#### Dataset section ####
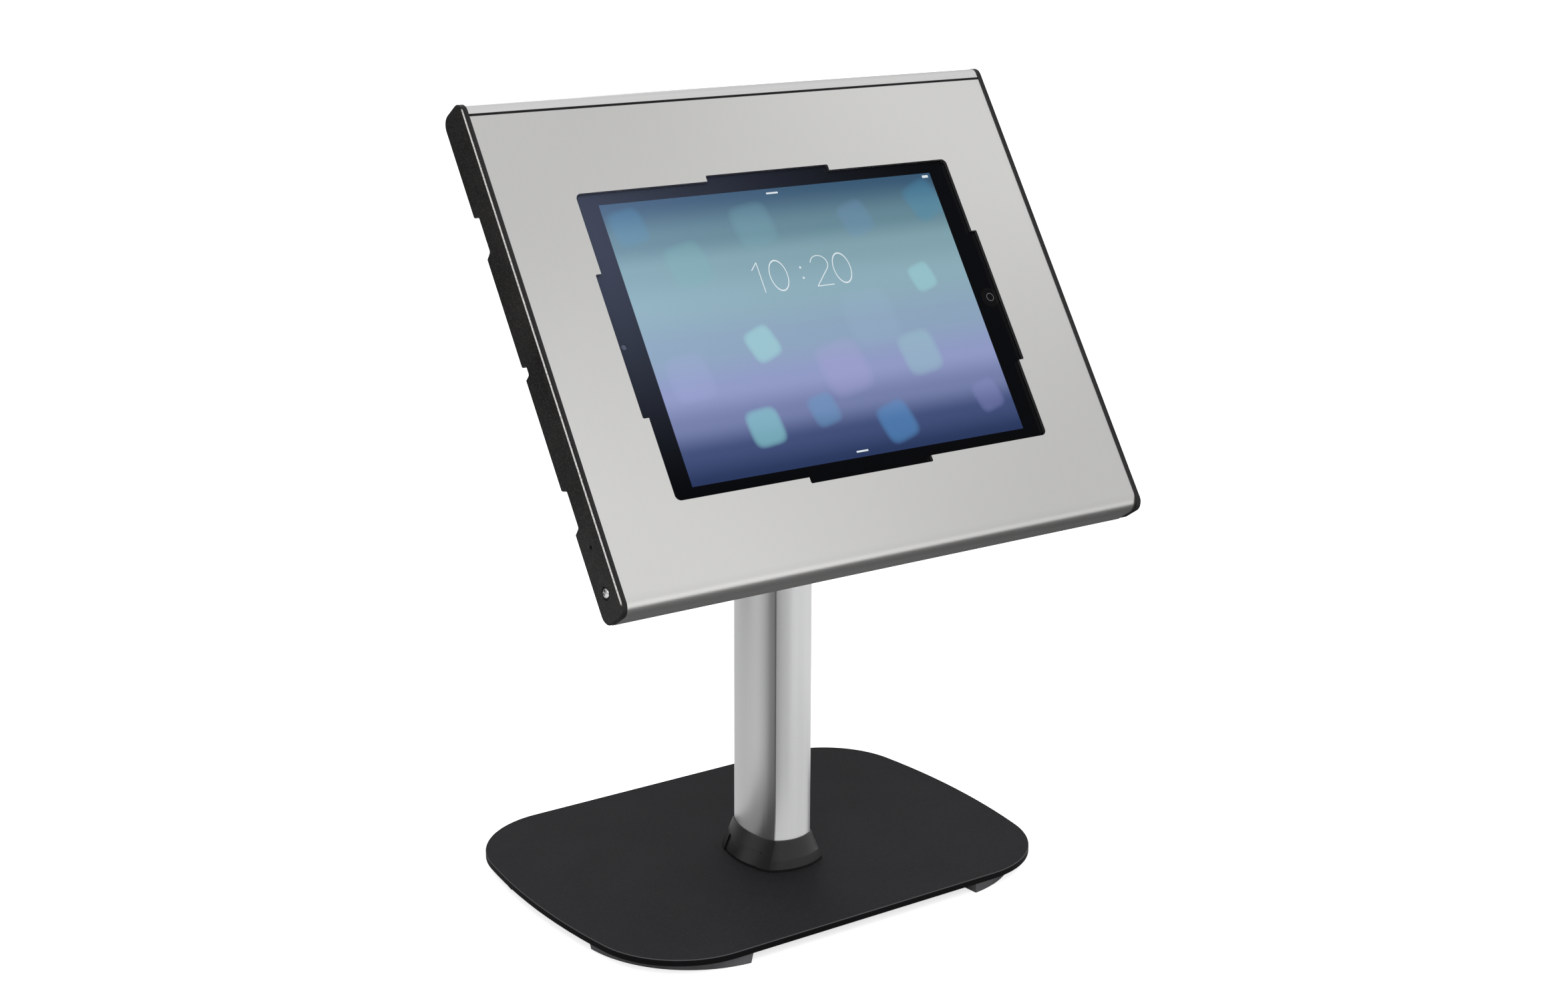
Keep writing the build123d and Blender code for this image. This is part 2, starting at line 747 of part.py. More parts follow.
# Front panel: the pressed face with the window, rolled under and back along the bottom
with BuildPart() as front_panel:
    with BuildSketch(head_section(-panel_width / 2)) as panel_profile:
        with BuildLine():
            Polyline(
                (panel_top, head_reach),
                (shell_bottom, head_reach),
                (shell_bottom, shell_back),
                (shell_bottom + panel_lip, shell_back),
                (shell_bottom + panel_lip, shell_back + sheet),
                (inner_bottom, shell_back + sheet),
                (inner_bottom, panel_back),
                (panel_top, panel_back),
                close=True,
            )
        make_face()
        low_corners = panel_profile.vertices().group_by(Axis.X)[0].sort_by(Axis.Y)
        fillet(low_corners[-1], radius=panel_bottom_radius)
        low_corners = panel_profile.vertices().group_by(Axis.X)[0].sort_by(Axis.Y)
        fillet(low_corners[0], radius=lip_radius)
        inner_corners = panel_profile.vertices().filter_by_position(
            Axis.X, inner_bottom - fit_gap, inner_bottom + fit_gap
        )
        fillet(inner_corners.sort_by(Axis.Y)[-1], radius=panel_bottom_radius - sheet)
    extrude(amount=panel_width)
    with BuildSketch(head.offset(panel_back)):
        RectangleRounded(window_width, window_height, window_corner_radius)
        RectangleRounded(step_length, window_height + 2 * step_depth, step_radius)
        RectangleRounded(window_width + 2 * step_depth, step_length, step_radius)
    extrude(amount=sheet, mode=Mode.SUBTRACT)

front_panel.part.label = "front_panel"
export_step(front_panel.part, "parts/front_panel.step")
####
* [Exercise task] Reproduce the complete data exactly as presented above.

* [Response]
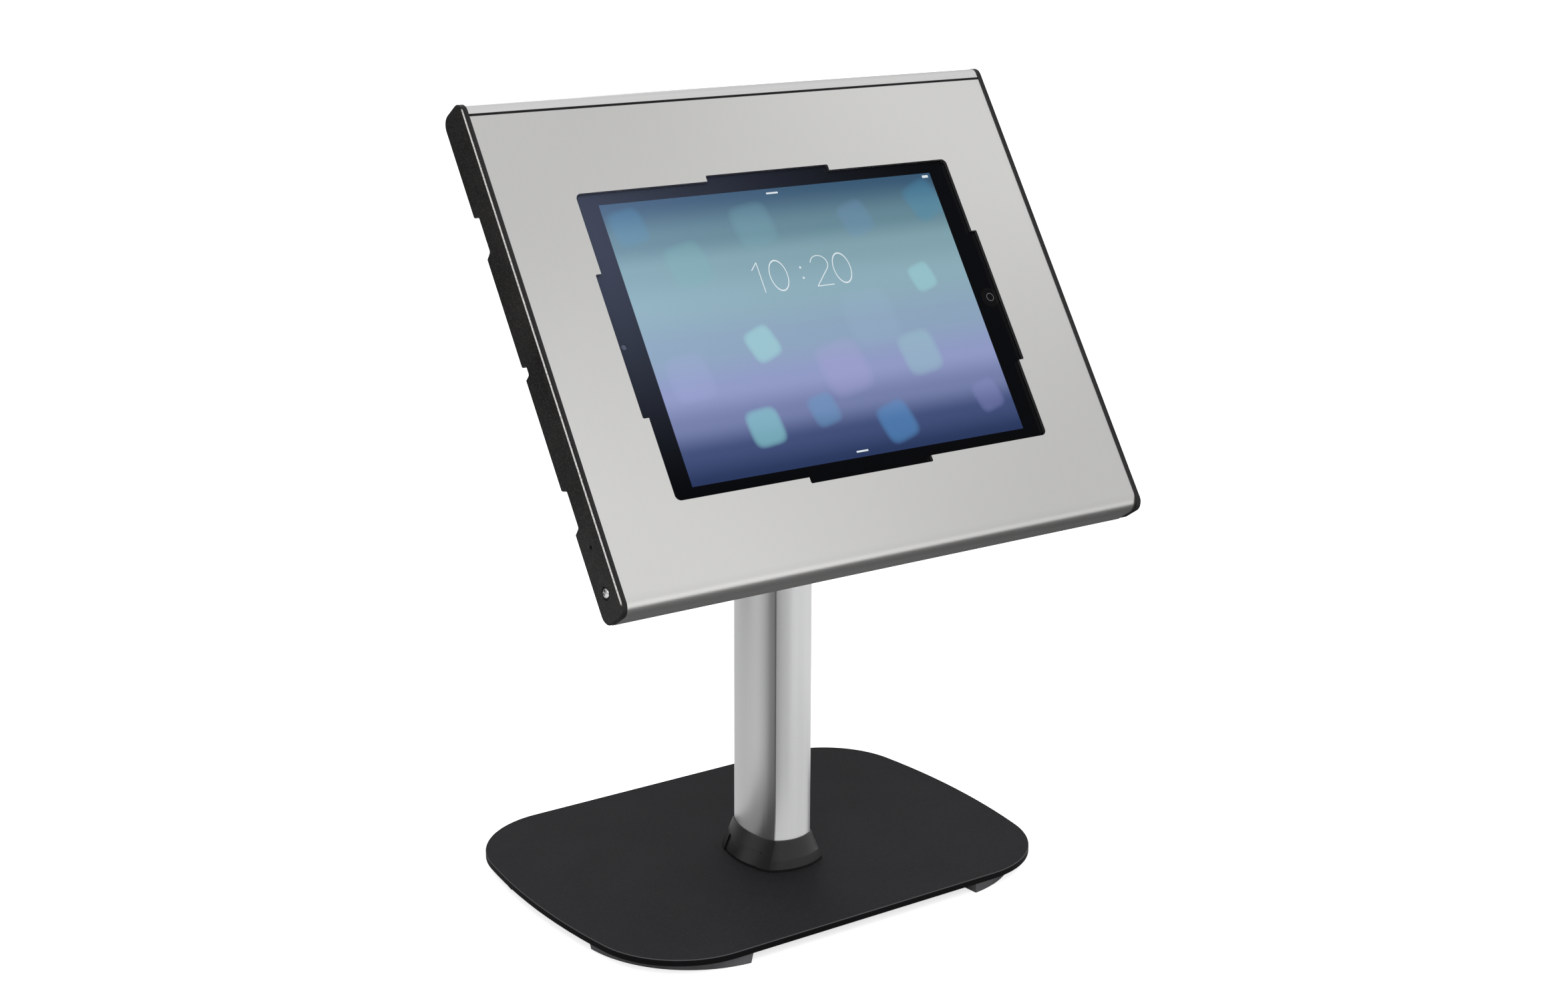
Keep writing the build123d and Blender code for this image. This is part 2, starting at line 747 of part.py. More parts follow.
# Front panel: the pressed face with the window, rolled under and back along the bottom
with BuildPart() as front_panel:
    with BuildSketch(head_section(-panel_width / 2)) as panel_profile:
        with BuildLine():
            Polyline(
                (panel_top, head_reach),
                (shell_bottom, head_reach),
                (shell_bottom, shell_back),
                (shell_bottom + panel_lip, shell_back),
                (shell_bottom + panel_lip, shell_back + sheet),
                (inner_bottom, shell_back + sheet),
                (inner_bottom, panel_back),
                (panel_top, panel_back),
                close=True,
            )
        make_face()
        low_corners = panel_profile.vertices().group_by(Axis.X)[0].sort_by(Axis.Y)
        fillet(low_corners[-1], radius=panel_bottom_radius)
        low_corners = panel_profile.vertices().group_by(Axis.X)[0].sort_by(Axis.Y)
        fillet(low_corners[0], radius=lip_radius)
        inner_corners = panel_profile.vertices().filter_by_position(
            Axis.X, inner_bottom - fit_gap, inner_bottom + fit_gap
        )
        fillet(inner_corners.sort_by(Axis.Y)[-1], radius=panel_bottom_radius - sheet)
    extrude(amount=panel_width)
    with BuildSketch(head.offset(panel_back)):
        RectangleRounded(window_width, window_height, window_corner_radius)
        RectangleRounded(step_length, window_height + 2 * step_depth, step_radius)
        RectangleRounded(window_width + 2 * step_depth, step_length, step_radius)
    extrude(amount=sheet, mode=Mode.SUBTRACT)

front_panel.part.label = "front_panel"
export_step(front_panel.part, "parts/front_panel.step")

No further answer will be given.